(Object modeling scripts)
__________
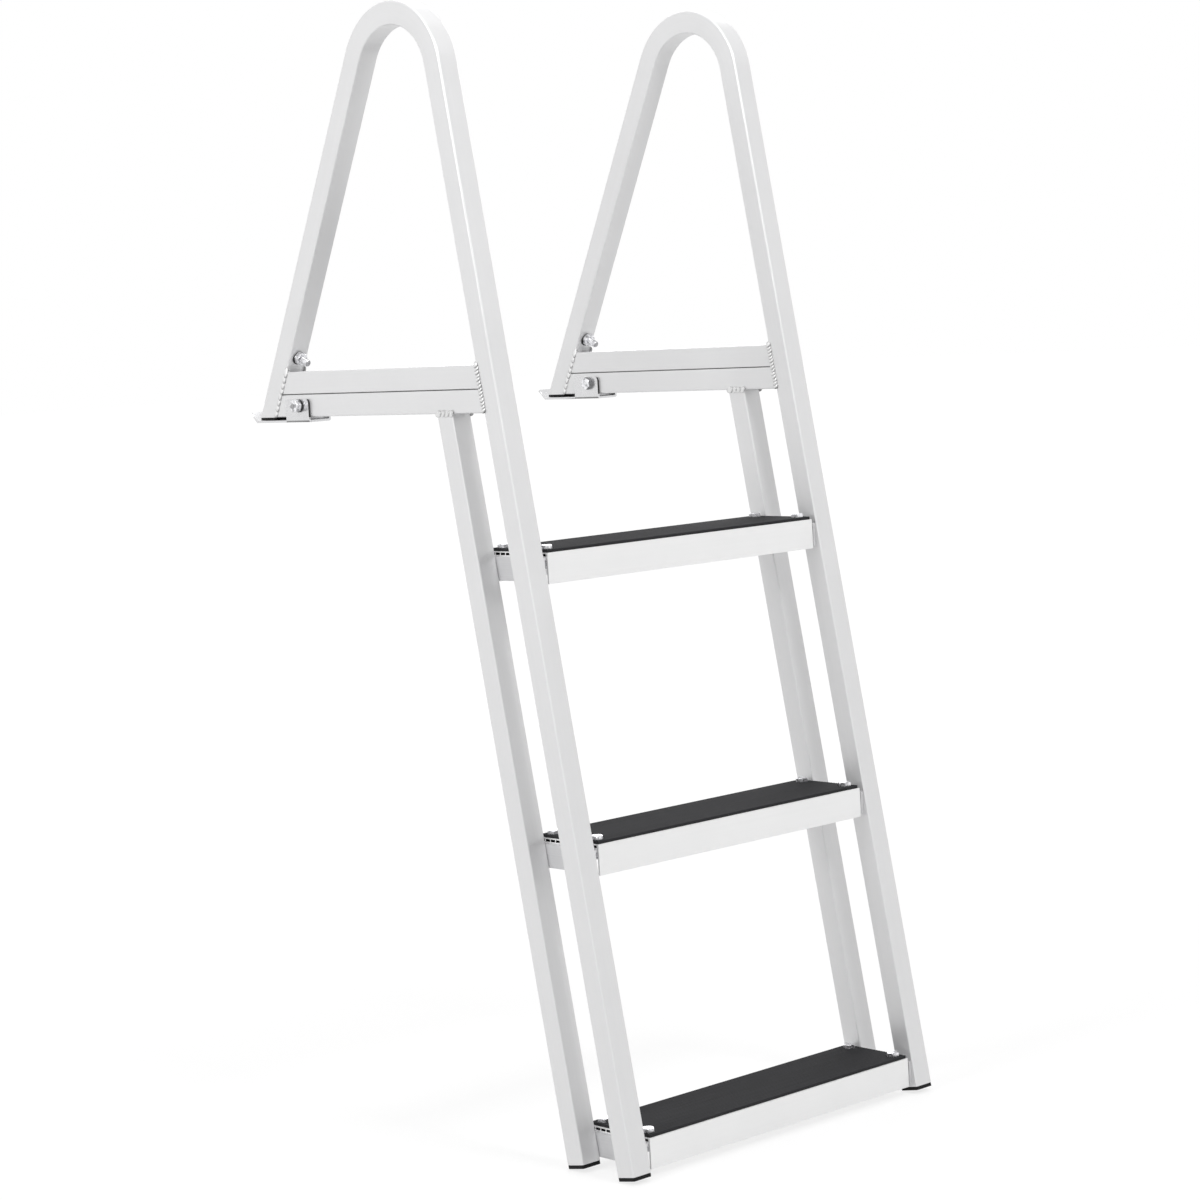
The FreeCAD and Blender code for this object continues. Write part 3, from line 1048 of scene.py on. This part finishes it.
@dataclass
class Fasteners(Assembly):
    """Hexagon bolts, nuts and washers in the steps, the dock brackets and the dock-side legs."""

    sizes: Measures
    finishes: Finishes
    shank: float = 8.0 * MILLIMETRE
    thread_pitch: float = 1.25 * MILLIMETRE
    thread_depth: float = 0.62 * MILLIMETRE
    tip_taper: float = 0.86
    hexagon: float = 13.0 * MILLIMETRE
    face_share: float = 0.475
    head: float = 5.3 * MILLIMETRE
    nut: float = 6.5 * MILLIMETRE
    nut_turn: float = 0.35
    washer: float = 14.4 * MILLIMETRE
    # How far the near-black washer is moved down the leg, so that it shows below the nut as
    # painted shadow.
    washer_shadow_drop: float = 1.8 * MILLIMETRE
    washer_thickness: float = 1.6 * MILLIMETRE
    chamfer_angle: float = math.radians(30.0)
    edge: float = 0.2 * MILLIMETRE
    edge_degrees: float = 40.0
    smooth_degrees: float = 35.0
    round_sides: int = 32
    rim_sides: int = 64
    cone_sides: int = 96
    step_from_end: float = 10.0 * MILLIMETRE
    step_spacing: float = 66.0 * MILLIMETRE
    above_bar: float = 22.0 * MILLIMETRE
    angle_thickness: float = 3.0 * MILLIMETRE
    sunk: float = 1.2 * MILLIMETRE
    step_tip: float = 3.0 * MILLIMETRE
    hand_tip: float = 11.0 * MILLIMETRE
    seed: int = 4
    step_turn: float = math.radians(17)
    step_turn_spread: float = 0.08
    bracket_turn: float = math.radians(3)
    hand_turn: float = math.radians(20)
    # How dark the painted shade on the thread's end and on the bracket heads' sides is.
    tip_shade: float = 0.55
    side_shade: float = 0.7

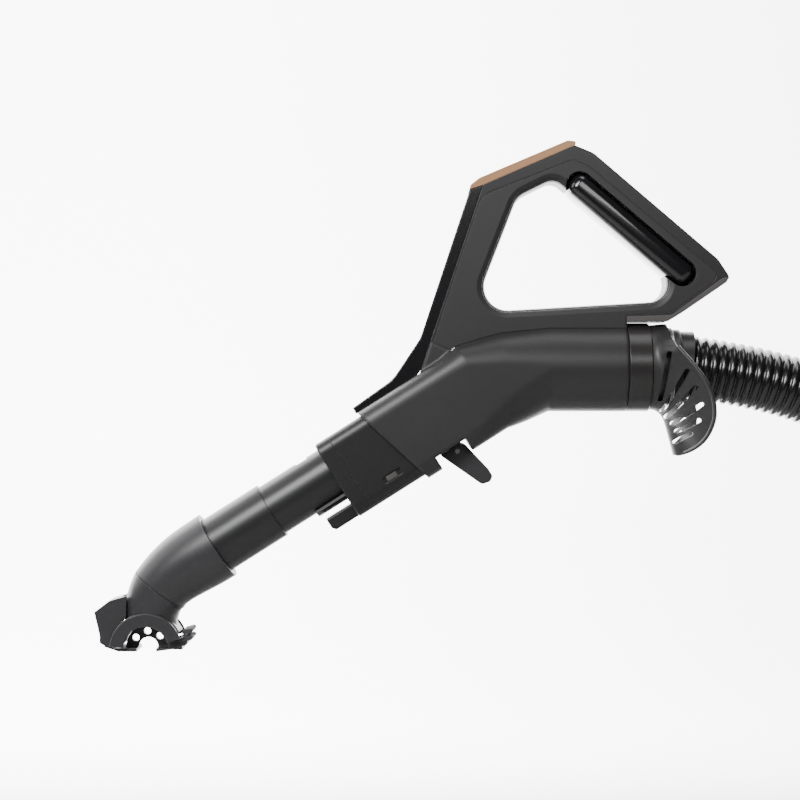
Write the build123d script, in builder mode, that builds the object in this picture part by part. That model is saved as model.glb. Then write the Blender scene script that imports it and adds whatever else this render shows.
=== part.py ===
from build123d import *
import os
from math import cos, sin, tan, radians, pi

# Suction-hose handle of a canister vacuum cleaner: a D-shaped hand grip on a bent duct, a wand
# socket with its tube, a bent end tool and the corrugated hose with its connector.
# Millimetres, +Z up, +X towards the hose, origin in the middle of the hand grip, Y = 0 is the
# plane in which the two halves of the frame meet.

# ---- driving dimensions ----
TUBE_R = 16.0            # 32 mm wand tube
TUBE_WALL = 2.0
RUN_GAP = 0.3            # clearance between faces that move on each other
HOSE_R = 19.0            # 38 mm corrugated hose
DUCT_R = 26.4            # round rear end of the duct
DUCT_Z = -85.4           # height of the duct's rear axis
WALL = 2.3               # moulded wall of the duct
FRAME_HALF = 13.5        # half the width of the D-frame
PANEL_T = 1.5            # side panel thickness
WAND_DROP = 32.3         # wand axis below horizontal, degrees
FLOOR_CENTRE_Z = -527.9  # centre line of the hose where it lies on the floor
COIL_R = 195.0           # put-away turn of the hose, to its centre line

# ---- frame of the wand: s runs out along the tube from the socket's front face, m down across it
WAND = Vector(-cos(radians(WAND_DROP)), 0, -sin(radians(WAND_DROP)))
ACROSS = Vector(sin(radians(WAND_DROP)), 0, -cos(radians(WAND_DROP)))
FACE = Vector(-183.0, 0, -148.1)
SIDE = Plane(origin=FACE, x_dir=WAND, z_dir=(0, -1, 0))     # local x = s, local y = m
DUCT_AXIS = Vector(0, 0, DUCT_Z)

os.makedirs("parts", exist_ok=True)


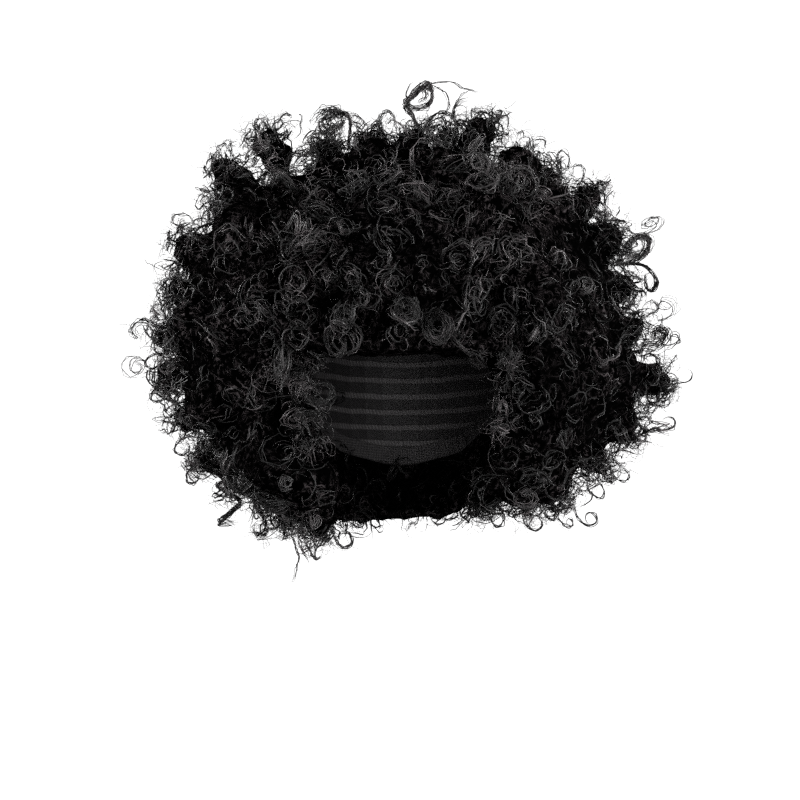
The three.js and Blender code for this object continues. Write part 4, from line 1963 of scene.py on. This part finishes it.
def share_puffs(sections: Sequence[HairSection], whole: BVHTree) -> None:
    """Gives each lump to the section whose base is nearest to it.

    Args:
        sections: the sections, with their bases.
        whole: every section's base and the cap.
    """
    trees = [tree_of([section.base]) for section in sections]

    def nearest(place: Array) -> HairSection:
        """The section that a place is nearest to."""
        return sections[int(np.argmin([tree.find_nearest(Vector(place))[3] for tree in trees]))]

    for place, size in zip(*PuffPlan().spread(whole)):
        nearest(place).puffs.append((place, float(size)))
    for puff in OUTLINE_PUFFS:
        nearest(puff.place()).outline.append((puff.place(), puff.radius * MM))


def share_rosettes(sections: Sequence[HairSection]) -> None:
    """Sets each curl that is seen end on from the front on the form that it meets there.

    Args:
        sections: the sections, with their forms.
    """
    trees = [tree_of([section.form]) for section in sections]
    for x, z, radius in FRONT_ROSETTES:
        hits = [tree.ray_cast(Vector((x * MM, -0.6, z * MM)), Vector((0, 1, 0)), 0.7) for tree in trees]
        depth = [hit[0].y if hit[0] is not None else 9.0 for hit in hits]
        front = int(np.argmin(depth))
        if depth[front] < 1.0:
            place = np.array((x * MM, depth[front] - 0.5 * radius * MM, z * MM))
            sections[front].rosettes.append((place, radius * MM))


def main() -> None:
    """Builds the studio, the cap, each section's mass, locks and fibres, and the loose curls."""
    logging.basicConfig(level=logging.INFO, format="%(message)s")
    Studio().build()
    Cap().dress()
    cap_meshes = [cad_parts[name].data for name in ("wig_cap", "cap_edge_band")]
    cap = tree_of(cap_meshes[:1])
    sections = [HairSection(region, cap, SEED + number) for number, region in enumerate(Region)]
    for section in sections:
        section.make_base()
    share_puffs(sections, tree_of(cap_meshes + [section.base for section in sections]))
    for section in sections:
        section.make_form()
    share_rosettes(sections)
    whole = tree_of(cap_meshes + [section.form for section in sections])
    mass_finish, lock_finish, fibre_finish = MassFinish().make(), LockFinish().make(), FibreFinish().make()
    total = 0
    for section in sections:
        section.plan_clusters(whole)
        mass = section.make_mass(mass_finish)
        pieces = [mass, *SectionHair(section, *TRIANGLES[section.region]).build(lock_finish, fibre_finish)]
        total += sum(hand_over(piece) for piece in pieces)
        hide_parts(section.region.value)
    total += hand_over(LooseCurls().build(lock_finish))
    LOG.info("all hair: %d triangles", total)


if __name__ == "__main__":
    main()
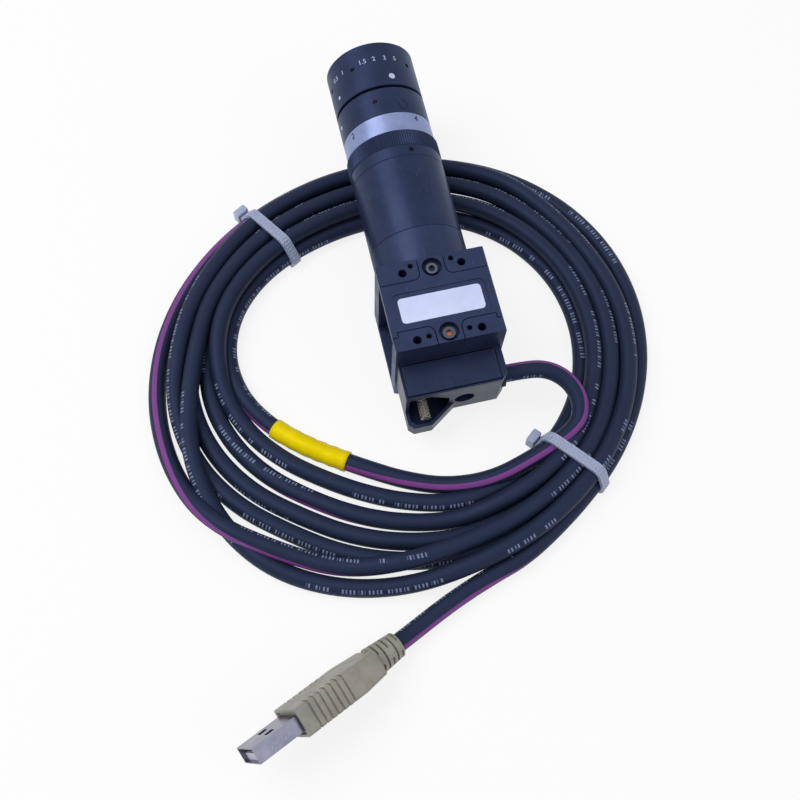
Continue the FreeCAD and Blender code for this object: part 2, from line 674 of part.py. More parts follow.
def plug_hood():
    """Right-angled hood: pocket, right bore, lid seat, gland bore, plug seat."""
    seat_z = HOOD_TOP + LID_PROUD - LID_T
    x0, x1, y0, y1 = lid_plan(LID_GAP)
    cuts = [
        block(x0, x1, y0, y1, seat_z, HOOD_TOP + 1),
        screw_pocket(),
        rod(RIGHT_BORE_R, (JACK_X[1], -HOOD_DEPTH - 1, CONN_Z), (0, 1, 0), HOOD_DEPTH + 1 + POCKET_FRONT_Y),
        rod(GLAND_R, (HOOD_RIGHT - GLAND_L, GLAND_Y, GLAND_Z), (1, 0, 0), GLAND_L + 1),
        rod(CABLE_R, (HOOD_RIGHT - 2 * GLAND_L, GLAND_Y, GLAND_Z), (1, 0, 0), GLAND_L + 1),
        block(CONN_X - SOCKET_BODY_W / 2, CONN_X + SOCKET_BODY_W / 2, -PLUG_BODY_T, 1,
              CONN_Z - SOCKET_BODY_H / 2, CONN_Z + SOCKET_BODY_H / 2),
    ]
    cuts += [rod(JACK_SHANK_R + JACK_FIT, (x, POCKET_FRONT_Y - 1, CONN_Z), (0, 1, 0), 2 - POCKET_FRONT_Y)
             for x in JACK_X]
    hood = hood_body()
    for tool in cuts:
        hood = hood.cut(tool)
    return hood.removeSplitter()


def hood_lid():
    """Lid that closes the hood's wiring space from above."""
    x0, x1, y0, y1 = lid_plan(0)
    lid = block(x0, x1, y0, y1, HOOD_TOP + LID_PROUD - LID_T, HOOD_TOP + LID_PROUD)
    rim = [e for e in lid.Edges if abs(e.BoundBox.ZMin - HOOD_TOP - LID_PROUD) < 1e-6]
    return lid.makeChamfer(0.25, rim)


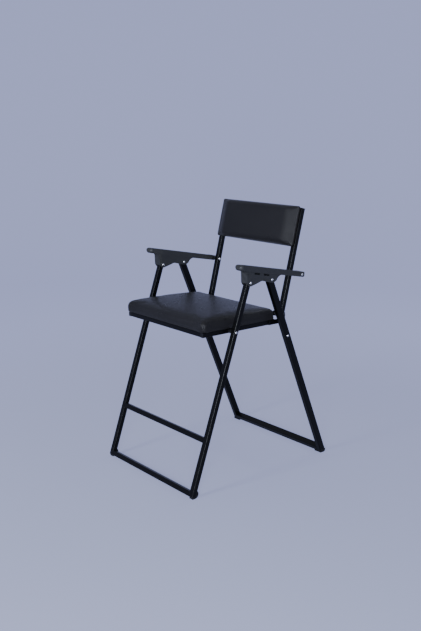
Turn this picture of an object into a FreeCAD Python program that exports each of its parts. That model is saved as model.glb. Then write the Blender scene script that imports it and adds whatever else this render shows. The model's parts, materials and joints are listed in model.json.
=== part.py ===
__________
### Job
Everything from the first line of the records above to the line containing "bolts, nuts and", inclusive, should be repeated exactly; leave out the rest.

### Correct output
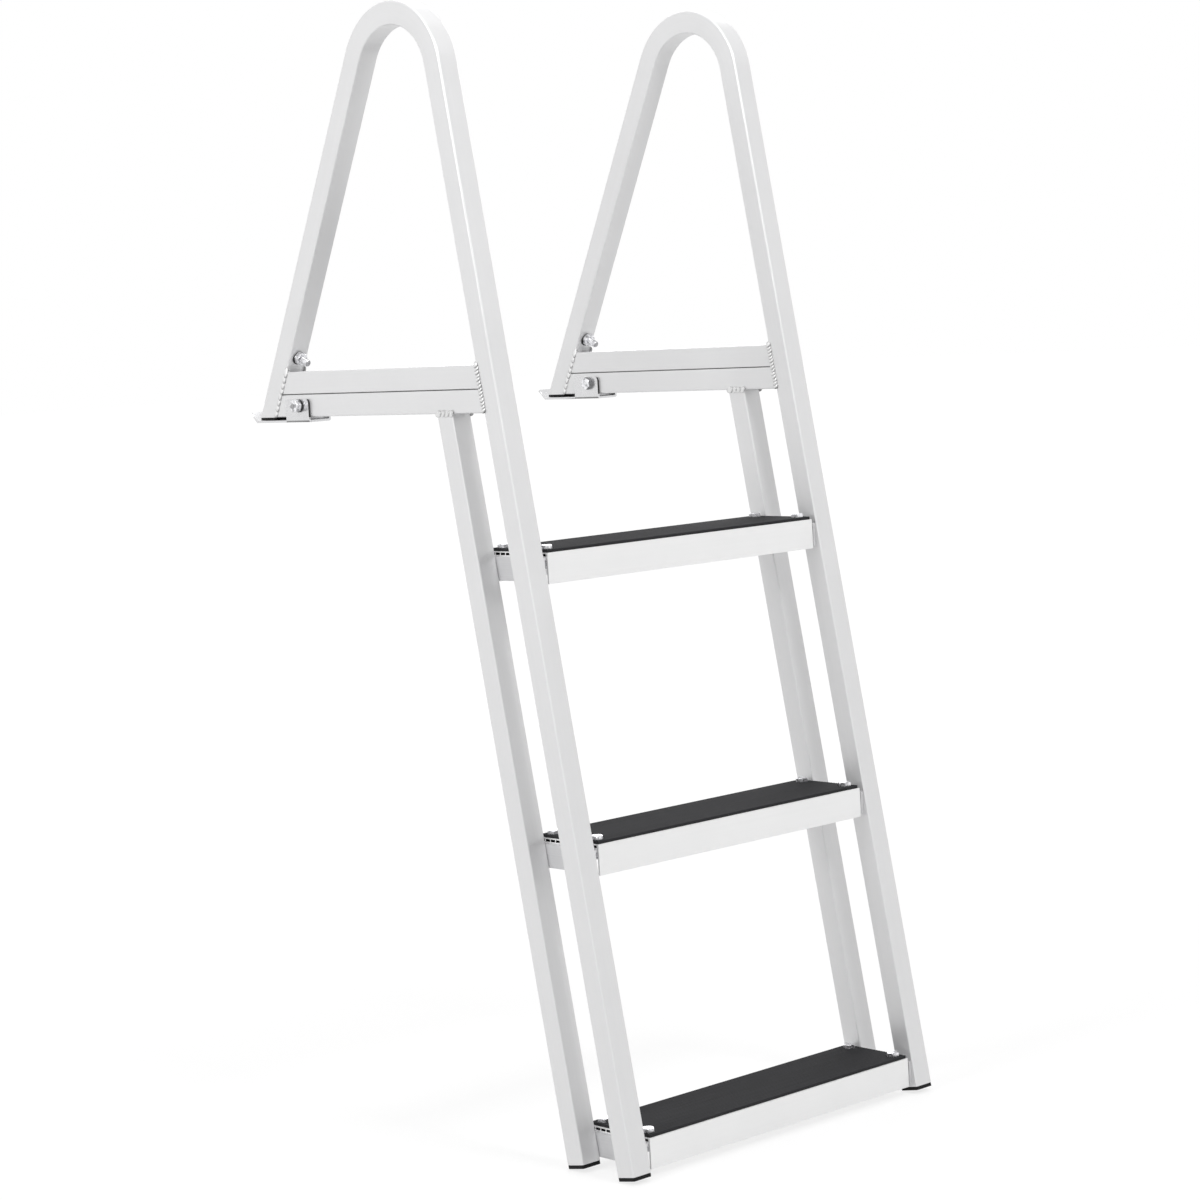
The FreeCAD and Blender code for this object continues. Write part 3, from line 1048 of scene.py on. This part finishes it.
@dataclass
class Fasteners(Assembly):
    """Hexagon bolts, nuts and washers in the steps, the dock brackets and the dock-side legs."""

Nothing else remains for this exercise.